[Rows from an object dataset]
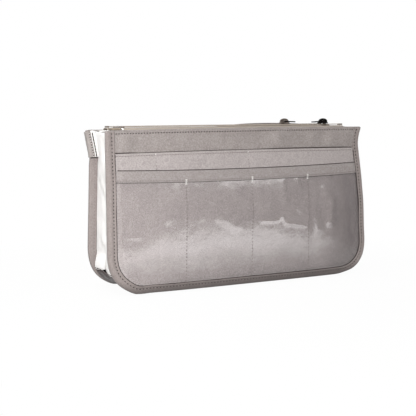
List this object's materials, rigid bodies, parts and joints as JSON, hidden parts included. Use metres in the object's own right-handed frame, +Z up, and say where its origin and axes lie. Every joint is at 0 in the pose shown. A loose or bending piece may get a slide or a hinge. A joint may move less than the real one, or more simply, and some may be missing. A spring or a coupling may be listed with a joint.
{
  "type": "travel organizer bag",
  "caption": "Soft organizer bag of zipped pouches joined by white side walls, with an open middle compartment, and with slip pockets and clear pockets on its front.",
  "frame": {"origin": "under the middle of the bag, on the surface that it stands on, centred on its overall length and depth", "axes": "+X to the right along the bag's length, -Y out of the front with the clear pockets, +Z up"},
  "size_m": [0.3022, 0.0744, 0.1662],
  "materials": {
    "oxford": "padded taupe grey oxford cloth with a faint sheen",
    "pocket": "thin taupe grey oxford cloth",
    "binding": "taupe grey binding tape, stitched",
    "lining": "pale nylon lining",
    "nylon": "white nylon, soft folds",
    "underside": "taupe oxford cloth, stitched",
    "film": "clear soft film, glossy",
    "tape": "woven beige zip tape",
    "coil": "beige nylon coil",
    "end_tab": "tan folded tape",
    "metal": "dark gunmetal plating"
  },
  "bodies": {
    "bag": {"front_panel": "oxford", "front_lining": "lining", "front_binding": "binding", "front_divider": "nylon", "rear_panel": "oxford", "rear_lining": "lining", "rear_binding": "binding", "rear_divider": "nylon", "front_slip_pocket": "pocket", "clear_pocket_film": "film", "clear_pocket_band": "pocket", "rear_slip_pocket": "pocket", "side_wall_left": "nylon", "side_wall_right": "nylon", "bottom_panel": "underside", "front_zip_tape_outer": "tape", "front_zip_tape_inner": "tape", "front_zip_coil_outer": "coil", "front_zip_coil_inner": "coil", "front_zip_stop_left": "metal", "front_zip_stop_right": "metal", "front_zip_end_tab": "end_tab", "rear_zip_tape_outer": "tape", "rear_zip_tape_inner": "tape", "rear_zip_coil_outer": "coil", "rear_zip_coil_inner": "coil", "rear_zip_stop_left": "metal", "rear_zip_stop_right": "metal", "rear_zip_end_tab": "end_tab", "edge_tab_left": "binding", "edge_tab_right": "binding"},
    "front_slider": {"front_zip_slider": "metal"},
    "front_pull": {"front_zip_pull": "metal"},
    "rear_slider": {"rear_zip_slider": "metal"},
    "rear_pull": {"rear_zip_pull": "metal"}
  },
  "joints": [
    {"name": "front_zip_slide", "type": "slide", "parent": "bag", "child": "front_slider", "axis": [1, 0, 0], "range_m": [-0.221, 0.014]},
    {"name": "front_pull_swing", "type": "hinge", "parent": "front_slider", "child": "front_pull", "pos_m": [0.1035, -0.01529, 0.1631], "axis": [0, 1, 0], "range_deg": [0, 174]},
    {"name": "rear_zip_slide", "type": "slide", "parent": "bag", "child": "rear_slider", "axis": [1, 0, 0], "range_m": [-0.1975, 0.0375]},
    {"name": "rear_pull_swing", "type": "hinge", "parent": "rear_slider", "child": "rear_pull", "pos_m": [0.08, 0.02471, 0.1631], "axis": [0, -1, 0], "range_deg": [0, 174]}
  ]
}
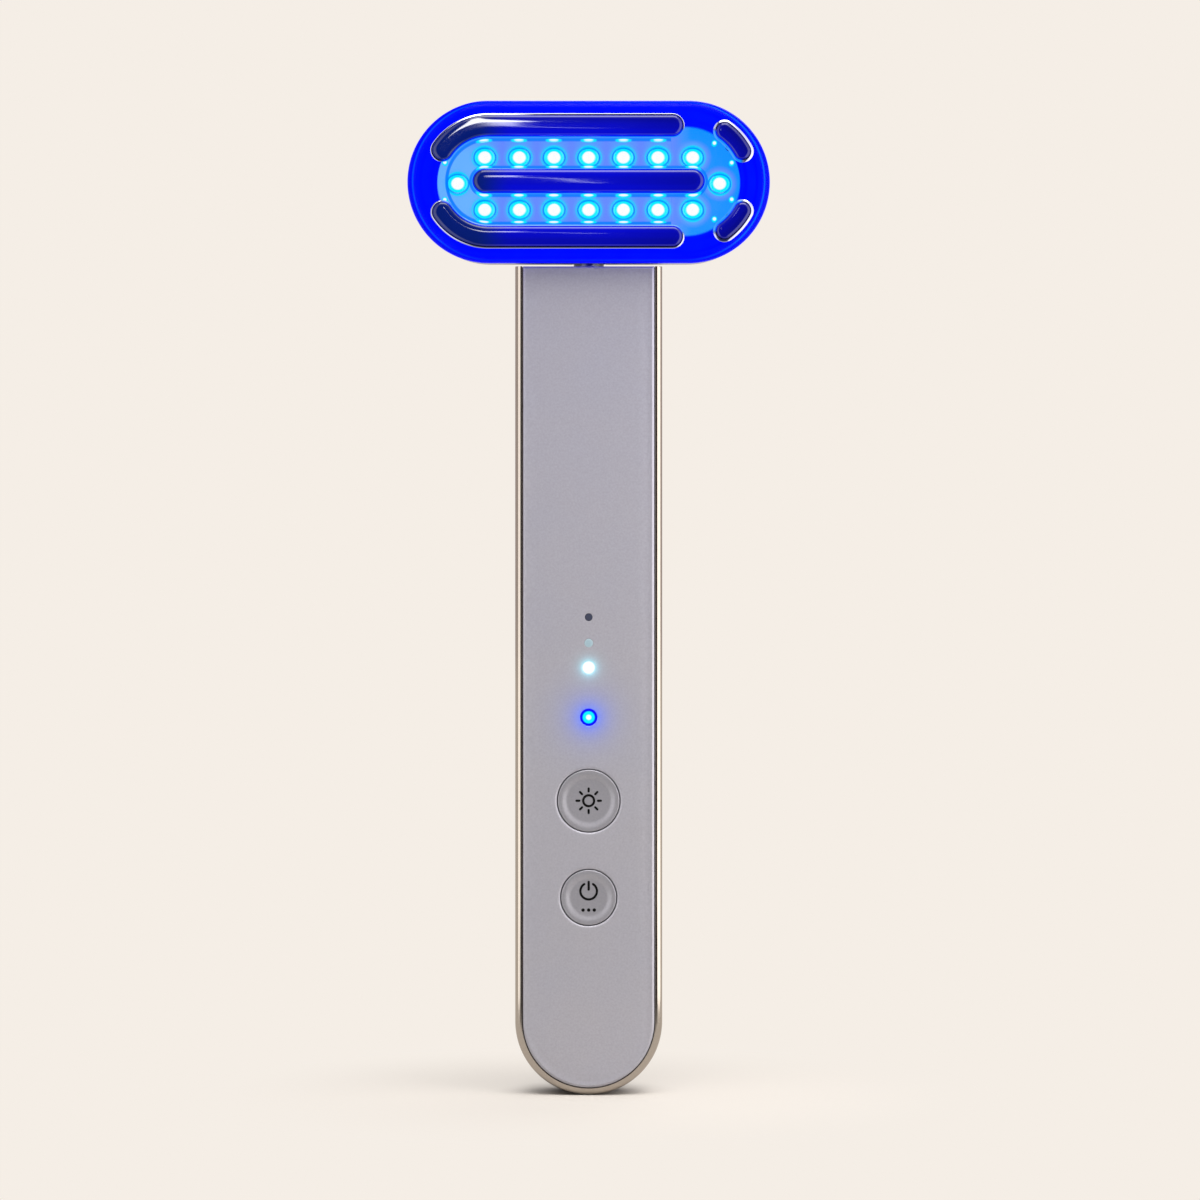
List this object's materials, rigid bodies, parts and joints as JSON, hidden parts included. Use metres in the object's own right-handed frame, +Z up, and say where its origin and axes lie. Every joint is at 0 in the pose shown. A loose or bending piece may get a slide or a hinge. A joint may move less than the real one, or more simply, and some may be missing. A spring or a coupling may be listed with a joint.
{
  "type": "skincare wand",
  "caption": "Slim hand-held skincare wand: a swivelling oblong head with blue lights and glossy navy electrodes on a flat metal-rimmed handle with two push buttons.",
  "frame": {"origin": "middle of the wand in width and depth, at the lowest point of the handle's round lower end", "axes": "+Z up along the handle towards the head, front with the electrodes and the buttons towards -Y, +X to the right seen from the front"},
  "size_m": [0.0546, 0.0164, 0.15],
  "materials": {
    "satin_panel": "anodised, fine satin",
    "satin_cap": "anodised, fine satin",
    "satin_shell": "satin paint on moulded ABS",
    "polished_rim": "polished, warm nickel",
    "chrome_electrode": "polished, dark blue coating",
    "lit_lens": "clear acrylic, lit blue",
    "reflector": "white, lit blue",
    "led": "lit, white core",
    "window_dark": "dark window",
    "window_teal": "faint teal window",
    "window_white": "lit white",
    "window_blue": "lit blue",
    "rubber": "matte",
    "inner_plastic": "moulded",
    "natural_plastic": "moulded, natural",
    "circuit_board": "green solder mask",
    "white_board": "white solder mask",
    "steel": "turned or stamped",
    "brass": "plated",
    "lead_black": "sleeved",
    "lead_red": "insulated",
    "battery_wrap": "foil pouch"
  },
  "bodies": {
    "handle": {"rear_shell": "satin_shell", "bezel_band": "polished_rim", "bezel_contact_spring": "brass", "chassis": "inner_plastic", "chassis_screws": "steel", "panel_tape": "inner_plastic", "front_panel": "satin_panel", "indicator_window_dark": "window_dark", "indicator_window_teal": "window_teal", "indicator_window_white": "window_white", "indicator_window_blue": "window_blue", "indicator_leds": "led", "main_board": "circuit_board", "board_screws": "steel", "board_chips": "inner_plastic", "light_switch": "inner_plastic", "mode_switch": "inner_plastic", "usb_c_shell": "steel", "usb_c_tongue": "inner_plastic", "battery_cell": "battery_wrap", "battery_foam": "rubber", "battery_leads": "lead_red", "top_cap": "inner_plastic", "neck_bush": "natural_plastic", "friction_ring": "rubber", "stop_pin": "steel", "handle_lead": "lead_black", "lead_connector": "natural_plastic"},
    "head": {"neck_stem": "steel", "retaining_clip": "steel", "neck_screws": "steel", "head_rear_shell": "satin_shell", "head_lens": "lit_lens", "head_gasket": "rubber", "light_board": "white_board", "light_board_screws": "steel", "treatment_leds": "led", "reflector_plate": "reflector", "electrode_upper": "chrome_electrode", "electrode_lower": "chrome_electrode", "electrode_centre": "chrome_electrode", "electrode_small_upper": "chrome_electrode", "electrode_small_lower": "chrome_electrode", "electrode_contacts": "brass", "motor_can": "steel", "motor_cradle": "rubber", "head_lead": "lead_black"},
    "motor_rotor": {"motor_shaft": "steel", "motor_weight": "brass"},
    "light_button": {"light_button_cap": "satin_cap", "light_switch_plunger": "natural_plastic"},
    "mode_button": {"mode_button_cap": "satin_cap", "mode_switch_plunger": "natural_plastic"}
  },
  "joints": [
    {"name": "head_swivel", "type": "hinge", "parent": "handle", "child": "head", "pos_m": [0, 0.00175, 0.1254], "axis": [0, 0, 1], "range_deg": [-90, 90]},
    {"name": "light_button_press", "type": "slide", "parent": "handle", "child": "light_button", "axis": [0, 1, 0], "range_m": [0, 0.00035], "stiffness_N_per_m": 3000},
    {"name": "mode_button_press", "type": "slide", "parent": "handle", "child": "mode_button", "axis": [0, 1, 0], "range_m": [0, 0.00035], "stiffness_N_per_m": 3000},
    {"name": "motor_spin", "type": "hinge", "parent": "head", "child": "motor_rotor", "pos_m": [0, 0.0033, 0.13815], "axis": [1, 0, 0], "continuous": true}
  ]
}
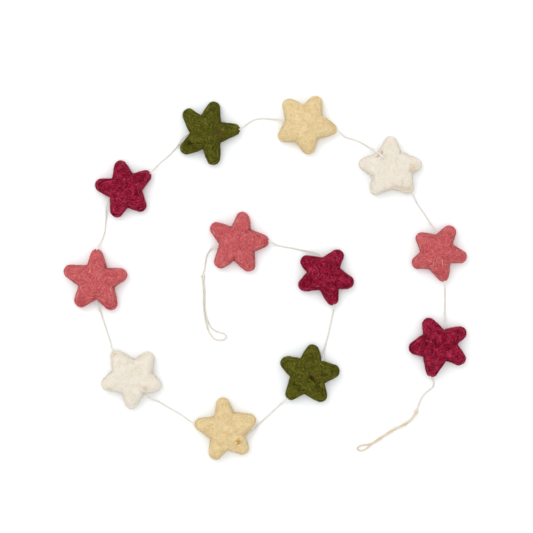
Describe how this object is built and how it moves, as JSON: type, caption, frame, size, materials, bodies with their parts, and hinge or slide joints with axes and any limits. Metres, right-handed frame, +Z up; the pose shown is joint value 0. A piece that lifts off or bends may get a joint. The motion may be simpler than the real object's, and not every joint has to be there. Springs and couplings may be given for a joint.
{
  "type": "felt star garland",
  "caption": "String of plump felted wool stars in five colours on a cotton cord with a knotted loop at each end, lying in a loose spiral.",
  "frame": {"origin": "middle of the stars' footprint on the surface the garland lies on", "axes": "+X to the right and +Y to the back of the spiral as seen from above, +Z up out of the surface"},
  "size_m": [0.4548, 0.4103, 0.0164],
  "materials": {
    "rose_felt": "matted wool felt",
    "berry_felt": "matted wool felt",
    "olive_felt": "matted wool felt",
    "butter_felt": "matted wool felt",
    "cream_felt": "matted wool felt",
    "cotton_string": "plied cotton, matt"
  },
  "bodies": {
    "root": {"star_01": "rose_felt", "star_02": "berry_felt", "star_03": "olive_felt", "star_04": "butter_felt", "star_05": "cream_felt", "star_06": "rose_felt", "star_07": "berry_felt", "star_08": "olive_felt", "star_09": "butter_felt", "star_10": "cream_felt", "star_11": "rose_felt", "star_12": "berry_felt", "string": "cotton_string"}
  },
  "joints": []
}
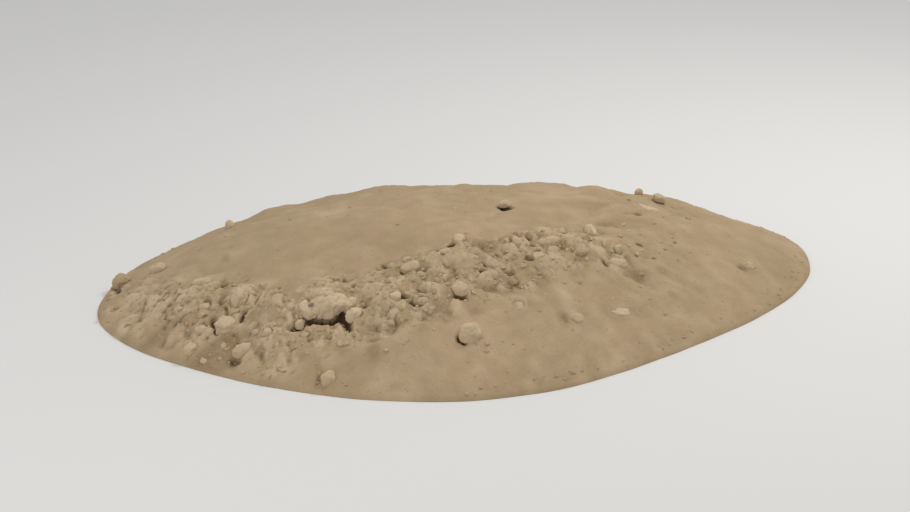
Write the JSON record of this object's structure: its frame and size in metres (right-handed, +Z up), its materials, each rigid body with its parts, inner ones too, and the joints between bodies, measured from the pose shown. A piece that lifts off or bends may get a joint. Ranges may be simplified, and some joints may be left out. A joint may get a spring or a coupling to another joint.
{
  "type": "termite mound",
  "caption": "Low, broad termite mound of dry clay soil, cut off flat at the ground, with loose clods and rubble across one flank.",
  "frame": {"origin": "middle of the box around the mound, on the flat cut at ground level", "axes": "+X along the mound's long axis, +Y towards its smooth back, +Z up"},
  "size_m": [1.5632, 1.0984, 0.1979],
  "materials": {
    "mound_clay": "dry, matt, sun-baked tan clay with fine grit",
    "clod_clay": "dry, matt, paler broken clay"
  },
  "bodies": {
    "root": {"mound": "mound_clay", "main_clod": "clod_clay", "clod_bright": "clod_clay", "clod_prop": "clod_clay", "clod_left_toe": "clod_clay", "clod_slanted": "clod_clay", "clod_round": "clod_clay", "clod_crescent": "clod_clay", "clod_left_small": "clod_clay", "clod_left_bar": "clod_clay", "clod_toe_1": "clod_clay", "clod_toe_2": "clod_clay", "clod_toe_3": "clod_clay", "clod_left_ridge": "clod_clay", "clod_peak": "clod_clay", "clod_middle_1": "clod_clay", "clod_middle_2": "clod_clay", "clod_middle_3": "clod_clay", "clod_upper_1": "clod_clay", "clod_upper_2": "clod_clay", "clod_leaning": "clod_clay", "clod_right_1": "clod_clay", "clod_right_2": "clod_clay", "clod_right_slab": "clod_clay", "clod_ridge_1": "clod_clay", "clod_ridge_2": "clod_clay", "clod_front": "clod_clay", "clod_front_pale_1": "clod_clay", "clod_front_pale_2": "clod_clay", "clod_front_pale_3": "clod_clay", "clod_far_right": "clod_clay", "crust_plate": "clod_clay", "clod_crest_slab": "clod_clay", "clod_crest_small": "clod_clay", "clod_low_left": "clod_clay", "clod_back_1": "clod_clay", "clod_back_2": "clod_clay", "clod_back_3": "clod_clay", "clod_back_4": "clod_clay", "clod_back_5": "clod_clay", "clod_back_6": "clod_clay", "clod_back_7": "clod_clay"}
  },
  "joints": []
}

> _Problem to solve_: Extract lines where the string "JSON" occurs.

> _Full solution_:
List this object's materials, rigid bodies, parts and joints as JSON, hidden parts included. Use metres in the object's own right-handed frame, +Z up, and say where its origin and axes lie. Every joint is at 0 in the pose shown. A loose or bending piece may get a slide or a hinge. A joint may move less than the real one, or more simply, and some may be missing. A spring or a coupling may be listed with a joint.
List this object's materials, rigid bodies, parts and joints as JSON, hidden parts included. Use metres in the object's own right-handed frame, +Z up, and say where its origin and axes lie. Every joint is at 0 in the pose shown. A loose or bending piece may get a slide or a hinge. A joint may move less than the real one, or more simply, and some may be missing. A spring or a coupling may be listed with a joint.
Describe how this object is built and how it moves, as JSON: type, caption, frame, size, materials, bodies with their parts, and hinge or slide joints with axes and any limits. Metres, right-handed frame, +Z up; the pose shown is joint value 0. A piece that lifts off or bends may get a joint. The motion may be simpler than the real object's, and not every joint has to be there. Springs and couplings may be given for a joint.
Write the JSON record of this object's structure: its frame and size in metres (right-handed, +Z up), its materials, each rigid body with its parts, inner ones too, and the joints between bodies, measured from the pose shown. A piece that lifts off or bends may get a joint. Ranges may be simplified, and some joints may be left out. A joint may get a spring or a coupling to another joint.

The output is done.